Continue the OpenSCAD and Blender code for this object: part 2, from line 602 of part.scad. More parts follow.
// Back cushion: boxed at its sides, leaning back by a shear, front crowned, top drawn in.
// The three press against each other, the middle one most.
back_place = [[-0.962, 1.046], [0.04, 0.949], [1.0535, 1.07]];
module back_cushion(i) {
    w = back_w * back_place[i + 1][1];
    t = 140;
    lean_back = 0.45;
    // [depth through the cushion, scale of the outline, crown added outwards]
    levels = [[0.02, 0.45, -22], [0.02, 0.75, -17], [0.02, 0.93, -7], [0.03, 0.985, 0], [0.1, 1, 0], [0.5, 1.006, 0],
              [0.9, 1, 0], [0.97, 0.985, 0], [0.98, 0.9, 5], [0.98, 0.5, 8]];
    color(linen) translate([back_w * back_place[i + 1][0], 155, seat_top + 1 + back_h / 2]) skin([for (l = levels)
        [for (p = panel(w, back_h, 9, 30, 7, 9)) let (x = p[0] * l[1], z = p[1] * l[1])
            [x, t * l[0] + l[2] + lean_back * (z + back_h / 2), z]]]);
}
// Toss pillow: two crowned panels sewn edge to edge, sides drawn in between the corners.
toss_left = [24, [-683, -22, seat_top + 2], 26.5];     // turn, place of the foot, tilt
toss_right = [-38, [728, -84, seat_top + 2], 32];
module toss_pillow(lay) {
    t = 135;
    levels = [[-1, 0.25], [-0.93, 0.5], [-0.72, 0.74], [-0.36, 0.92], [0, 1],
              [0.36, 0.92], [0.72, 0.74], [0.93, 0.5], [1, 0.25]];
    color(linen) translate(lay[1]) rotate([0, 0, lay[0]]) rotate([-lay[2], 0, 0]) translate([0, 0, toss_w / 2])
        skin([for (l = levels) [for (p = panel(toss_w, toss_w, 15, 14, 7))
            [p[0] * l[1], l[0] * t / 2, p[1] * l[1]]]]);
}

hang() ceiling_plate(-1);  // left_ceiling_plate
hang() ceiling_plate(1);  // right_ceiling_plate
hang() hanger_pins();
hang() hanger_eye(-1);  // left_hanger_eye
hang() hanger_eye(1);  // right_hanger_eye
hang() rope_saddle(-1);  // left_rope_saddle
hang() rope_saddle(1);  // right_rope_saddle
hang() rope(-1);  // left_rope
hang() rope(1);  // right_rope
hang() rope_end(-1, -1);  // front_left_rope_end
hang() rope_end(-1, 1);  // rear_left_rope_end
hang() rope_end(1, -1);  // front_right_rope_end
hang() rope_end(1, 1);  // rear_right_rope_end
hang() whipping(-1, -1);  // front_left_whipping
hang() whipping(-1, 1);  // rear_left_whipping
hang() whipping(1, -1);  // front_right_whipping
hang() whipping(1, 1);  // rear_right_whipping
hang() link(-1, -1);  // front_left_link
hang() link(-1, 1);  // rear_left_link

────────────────

_Written request_: Quote each line above in full, word for word.

_The response_:
Continue the OpenSCAD and Blender code for this object: part 2, from line 602 of part.scad. More parts follow.
// Back cushion: boxed at its sides, leaning back by a shear, front crowned, top drawn in.
// The three press against each other, the middle one most.
back_place = [[-0.962, 1.046], [0.04, 0.949], [1.0535, 1.07]];
module back_cushion(i) {
    w = back_w * back_place[i + 1][1];
    t = 140;
    lean_back = 0.45;
    // [depth through the cushion, scale of the outline, crown added outwards]
    levels = [[0.02, 0.45, -22], [0.02, 0.75, -17], [0.02, 0.93, -7], [0.03, 0.985, 0], [0.1, 1, 0], [0.5, 1.006, 0],
              [0.9, 1, 0], [0.97, 0.985, 0], [0.98, 0.9, 5], [0.98, 0.5, 8]];
    color(linen) translate([back_w * back_place[i + 1][0], 155, seat_top + 1 + back_h / 2]) skin([for (l = levels)
        [for (p = panel(w, back_h, 9, 30, 7, 9)) let (x = p[0] * l[1], z = p[1] * l[1])
            [x, t * l[0] + l[2] + lean_back * (z + back_h / 2), z]]]);
}
// Toss pillow: two crowned panels sewn edge to edge, sides drawn in between the corners.
toss_left = [24, [-683, -22, seat_top + 2], 26.5];     // turn, place of the foot, tilt
toss_right = [-38, [728, -84, seat_top + 2], 32];
module toss_pillow(lay) {
    t = 135;
    levels = [[-1, 0.25], [-0.93, 0.5], [-0.72, 0.74], [-0.36, 0.92], [0, 1],
              [0.36, 0.92], [0.72, 0.74], [0.93, 0.5], [1, 0.25]];
    color(linen) translate(lay[1]) rotate([0, 0, lay[0]]) rotate([-lay[2], 0, 0]) translate([0, 0, toss_w / 2])
        skin([for (l = levels) [for (p = panel(toss_w, toss_w, 15, 14, 7))
            [p[0] * l[1], l[0] * t / 2, p[1] * l[1]]]]);
}

hang() ceiling_plate(-1);  // left_ceiling_plate
hang() ceiling_plate(1);  // right_ceiling_plate
hang() hanger_pins();
hang() hanger_eye(-1);  // left_hanger_eye
hang() hanger_eye(1);  // right_hanger_eye
hang() rope_saddle(-1);  // left_rope_saddle
hang() rope_saddle(1);  // right_rope_saddle
hang() rope(-1);  // left_rope
hang() rope(1);  // right_rope
hang() rope_end(-1, -1);  // front_left_rope_end
hang() rope_end(-1, 1);  // rear_left_rope_end
hang() rope_end(1, -1);  // front_right_rope_end
hang() rope_end(1, 1);  // rear_right_rope_end
hang() whipping(-1, -1);  // front_left_whipping
hang() whipping(-1, 1);  // rear_left_whipping
hang() whipping(1, -1);  // front_right_whipping
hang() whipping(1, 1);  // rear_right_whipping
hang() link(-1, -1);  // front_left_link
hang() link(-1, 1);  // rear_left_link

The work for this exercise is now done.